**Stated goal**
Locate every line below that contains the word "joints" and copy it.

**Collected material**
········
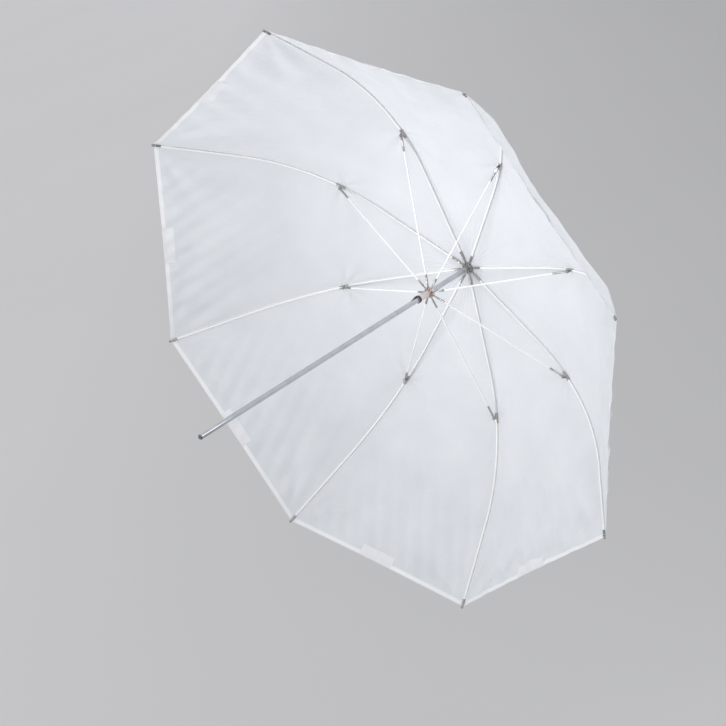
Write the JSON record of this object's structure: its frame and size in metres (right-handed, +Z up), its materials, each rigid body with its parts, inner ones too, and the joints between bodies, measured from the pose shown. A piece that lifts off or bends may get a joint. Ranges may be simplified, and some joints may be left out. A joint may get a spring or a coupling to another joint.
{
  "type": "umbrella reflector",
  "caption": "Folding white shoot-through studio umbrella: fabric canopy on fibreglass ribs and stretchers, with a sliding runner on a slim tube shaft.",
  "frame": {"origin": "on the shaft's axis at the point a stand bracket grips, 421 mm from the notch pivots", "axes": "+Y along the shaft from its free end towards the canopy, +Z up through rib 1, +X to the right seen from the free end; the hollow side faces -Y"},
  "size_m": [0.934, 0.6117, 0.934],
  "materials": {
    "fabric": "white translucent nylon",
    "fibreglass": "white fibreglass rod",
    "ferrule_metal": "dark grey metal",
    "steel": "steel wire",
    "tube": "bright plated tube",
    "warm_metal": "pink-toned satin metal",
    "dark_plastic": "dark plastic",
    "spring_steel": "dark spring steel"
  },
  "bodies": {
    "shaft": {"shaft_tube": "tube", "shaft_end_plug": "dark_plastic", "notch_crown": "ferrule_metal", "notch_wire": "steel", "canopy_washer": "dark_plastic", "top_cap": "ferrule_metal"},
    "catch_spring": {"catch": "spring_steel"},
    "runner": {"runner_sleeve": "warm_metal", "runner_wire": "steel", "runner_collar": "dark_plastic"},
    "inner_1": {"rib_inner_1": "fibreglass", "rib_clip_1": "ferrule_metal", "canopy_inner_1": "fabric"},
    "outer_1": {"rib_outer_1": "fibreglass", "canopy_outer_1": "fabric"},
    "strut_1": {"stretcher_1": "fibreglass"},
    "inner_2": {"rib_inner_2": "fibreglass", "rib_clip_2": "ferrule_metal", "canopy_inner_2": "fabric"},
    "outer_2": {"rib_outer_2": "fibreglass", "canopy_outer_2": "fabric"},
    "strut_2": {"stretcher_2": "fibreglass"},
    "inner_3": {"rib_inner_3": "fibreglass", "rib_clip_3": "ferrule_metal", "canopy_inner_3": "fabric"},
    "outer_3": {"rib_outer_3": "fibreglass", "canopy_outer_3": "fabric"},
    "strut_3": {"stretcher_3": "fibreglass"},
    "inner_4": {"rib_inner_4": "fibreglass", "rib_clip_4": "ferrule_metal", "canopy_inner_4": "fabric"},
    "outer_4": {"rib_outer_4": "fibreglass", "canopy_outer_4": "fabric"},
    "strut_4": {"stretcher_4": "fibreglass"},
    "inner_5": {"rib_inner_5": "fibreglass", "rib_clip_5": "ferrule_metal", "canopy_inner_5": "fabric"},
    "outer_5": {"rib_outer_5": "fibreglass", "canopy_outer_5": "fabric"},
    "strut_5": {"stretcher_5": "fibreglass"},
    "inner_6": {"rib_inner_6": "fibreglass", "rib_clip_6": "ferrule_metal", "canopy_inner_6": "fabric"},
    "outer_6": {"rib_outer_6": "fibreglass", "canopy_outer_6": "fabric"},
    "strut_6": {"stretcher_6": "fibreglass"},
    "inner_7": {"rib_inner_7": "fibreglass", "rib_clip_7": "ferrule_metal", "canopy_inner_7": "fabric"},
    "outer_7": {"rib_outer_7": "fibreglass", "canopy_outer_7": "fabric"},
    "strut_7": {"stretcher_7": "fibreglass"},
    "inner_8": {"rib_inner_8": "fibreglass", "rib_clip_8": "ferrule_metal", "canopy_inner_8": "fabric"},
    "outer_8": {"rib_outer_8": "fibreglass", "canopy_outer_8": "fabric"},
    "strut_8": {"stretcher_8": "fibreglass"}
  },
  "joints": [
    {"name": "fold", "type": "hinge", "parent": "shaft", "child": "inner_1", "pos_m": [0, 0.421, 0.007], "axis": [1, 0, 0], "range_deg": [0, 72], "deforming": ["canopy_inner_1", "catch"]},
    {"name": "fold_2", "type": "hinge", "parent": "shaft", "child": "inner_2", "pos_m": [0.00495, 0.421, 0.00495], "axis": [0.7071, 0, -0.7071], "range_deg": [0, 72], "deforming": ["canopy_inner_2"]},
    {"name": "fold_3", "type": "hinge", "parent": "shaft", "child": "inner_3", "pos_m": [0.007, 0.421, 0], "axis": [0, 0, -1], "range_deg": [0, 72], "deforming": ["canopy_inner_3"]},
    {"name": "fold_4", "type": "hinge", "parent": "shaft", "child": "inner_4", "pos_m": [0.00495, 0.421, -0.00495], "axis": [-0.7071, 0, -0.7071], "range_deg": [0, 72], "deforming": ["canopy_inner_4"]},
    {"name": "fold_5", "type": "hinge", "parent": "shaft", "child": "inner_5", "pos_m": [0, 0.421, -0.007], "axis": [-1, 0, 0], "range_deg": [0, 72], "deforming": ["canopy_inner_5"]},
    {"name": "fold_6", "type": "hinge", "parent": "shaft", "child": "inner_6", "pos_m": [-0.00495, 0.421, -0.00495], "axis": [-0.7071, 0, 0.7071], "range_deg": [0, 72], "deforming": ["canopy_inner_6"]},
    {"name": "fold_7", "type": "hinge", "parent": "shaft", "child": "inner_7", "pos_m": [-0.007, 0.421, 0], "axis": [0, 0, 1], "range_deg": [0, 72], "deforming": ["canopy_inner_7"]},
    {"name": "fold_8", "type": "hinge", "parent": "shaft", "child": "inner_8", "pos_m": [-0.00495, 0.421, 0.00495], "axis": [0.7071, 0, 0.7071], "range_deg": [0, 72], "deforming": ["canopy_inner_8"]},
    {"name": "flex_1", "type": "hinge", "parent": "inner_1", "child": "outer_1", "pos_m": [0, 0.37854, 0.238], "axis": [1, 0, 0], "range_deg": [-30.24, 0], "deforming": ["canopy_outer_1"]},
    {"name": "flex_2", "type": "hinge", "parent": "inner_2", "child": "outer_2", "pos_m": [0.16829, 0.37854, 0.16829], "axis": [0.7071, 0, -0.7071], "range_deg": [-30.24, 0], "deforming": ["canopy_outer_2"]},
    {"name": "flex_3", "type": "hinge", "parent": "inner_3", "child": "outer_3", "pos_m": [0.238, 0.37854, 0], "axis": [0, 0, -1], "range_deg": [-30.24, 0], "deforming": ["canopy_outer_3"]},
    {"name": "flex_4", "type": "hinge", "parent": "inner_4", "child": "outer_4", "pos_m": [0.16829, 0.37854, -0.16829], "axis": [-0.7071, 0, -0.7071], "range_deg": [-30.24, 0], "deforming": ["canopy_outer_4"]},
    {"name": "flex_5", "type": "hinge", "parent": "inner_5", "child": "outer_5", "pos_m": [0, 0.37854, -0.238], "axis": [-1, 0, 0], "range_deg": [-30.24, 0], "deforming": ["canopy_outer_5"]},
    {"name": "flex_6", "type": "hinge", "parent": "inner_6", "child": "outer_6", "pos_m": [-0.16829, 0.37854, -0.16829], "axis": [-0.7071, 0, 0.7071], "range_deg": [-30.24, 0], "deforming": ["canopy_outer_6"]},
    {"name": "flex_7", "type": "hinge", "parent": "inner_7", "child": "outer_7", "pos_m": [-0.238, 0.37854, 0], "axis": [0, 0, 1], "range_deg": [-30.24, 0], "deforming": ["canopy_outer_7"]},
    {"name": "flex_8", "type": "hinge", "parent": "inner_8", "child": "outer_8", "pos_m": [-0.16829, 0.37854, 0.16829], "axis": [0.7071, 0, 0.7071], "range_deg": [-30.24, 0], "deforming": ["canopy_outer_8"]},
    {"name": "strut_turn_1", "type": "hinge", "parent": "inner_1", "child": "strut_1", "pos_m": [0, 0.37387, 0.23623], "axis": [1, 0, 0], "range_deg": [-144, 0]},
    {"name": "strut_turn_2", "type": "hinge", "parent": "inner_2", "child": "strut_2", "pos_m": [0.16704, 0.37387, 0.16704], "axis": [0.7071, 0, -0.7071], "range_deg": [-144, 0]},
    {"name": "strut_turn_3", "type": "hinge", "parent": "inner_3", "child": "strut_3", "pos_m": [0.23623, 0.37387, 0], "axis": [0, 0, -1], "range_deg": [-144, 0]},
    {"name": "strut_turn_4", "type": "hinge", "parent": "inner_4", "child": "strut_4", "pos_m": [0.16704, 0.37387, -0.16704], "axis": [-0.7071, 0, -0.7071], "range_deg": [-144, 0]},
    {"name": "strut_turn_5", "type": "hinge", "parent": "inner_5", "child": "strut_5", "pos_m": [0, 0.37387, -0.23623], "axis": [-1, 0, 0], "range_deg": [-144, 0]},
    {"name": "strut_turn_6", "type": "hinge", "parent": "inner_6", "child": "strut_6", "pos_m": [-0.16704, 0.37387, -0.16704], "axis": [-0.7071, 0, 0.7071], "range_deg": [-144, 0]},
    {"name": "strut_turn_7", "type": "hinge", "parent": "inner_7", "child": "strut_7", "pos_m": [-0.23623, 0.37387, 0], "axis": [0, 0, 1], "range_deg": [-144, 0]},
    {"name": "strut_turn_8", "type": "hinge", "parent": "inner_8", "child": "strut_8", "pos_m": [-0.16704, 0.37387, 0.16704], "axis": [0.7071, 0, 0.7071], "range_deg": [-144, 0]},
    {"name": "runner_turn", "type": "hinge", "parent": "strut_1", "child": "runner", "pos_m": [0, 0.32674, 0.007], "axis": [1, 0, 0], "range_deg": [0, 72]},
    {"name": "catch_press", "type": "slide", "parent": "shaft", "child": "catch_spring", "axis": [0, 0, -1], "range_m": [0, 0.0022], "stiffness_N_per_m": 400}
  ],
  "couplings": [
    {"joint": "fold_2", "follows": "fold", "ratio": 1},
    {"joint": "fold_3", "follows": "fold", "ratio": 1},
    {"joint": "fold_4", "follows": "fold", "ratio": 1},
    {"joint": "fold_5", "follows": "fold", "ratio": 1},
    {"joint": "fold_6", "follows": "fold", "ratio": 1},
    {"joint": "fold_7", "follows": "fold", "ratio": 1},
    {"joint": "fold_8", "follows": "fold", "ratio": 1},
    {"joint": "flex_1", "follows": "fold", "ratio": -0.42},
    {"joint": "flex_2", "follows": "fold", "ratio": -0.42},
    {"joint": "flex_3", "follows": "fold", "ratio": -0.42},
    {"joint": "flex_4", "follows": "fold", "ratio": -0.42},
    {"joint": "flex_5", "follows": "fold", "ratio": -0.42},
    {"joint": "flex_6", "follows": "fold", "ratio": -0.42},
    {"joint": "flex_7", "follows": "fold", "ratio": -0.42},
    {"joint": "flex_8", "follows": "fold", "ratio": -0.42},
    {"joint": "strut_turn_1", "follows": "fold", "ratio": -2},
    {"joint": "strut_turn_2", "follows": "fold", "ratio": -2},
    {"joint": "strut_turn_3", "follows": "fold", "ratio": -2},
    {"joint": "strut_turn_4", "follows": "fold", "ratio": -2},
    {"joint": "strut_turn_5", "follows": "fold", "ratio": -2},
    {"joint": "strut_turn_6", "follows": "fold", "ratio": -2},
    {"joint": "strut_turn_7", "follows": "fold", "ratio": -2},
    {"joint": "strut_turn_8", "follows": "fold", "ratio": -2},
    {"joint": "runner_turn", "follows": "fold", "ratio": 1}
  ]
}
········
**Task response**
Write the JSON record of this object's structure: its frame and size in metres (right-handed, +Z up), its materials, each rigid body with its parts, inner ones too, and the joints between bodies, measured from the pose shown. A piece that lifts off or bends may get a joint. Ranges may be simplified, and some joints may be left out. A joint may get a spring or a coupling to another joint.
  "joints": [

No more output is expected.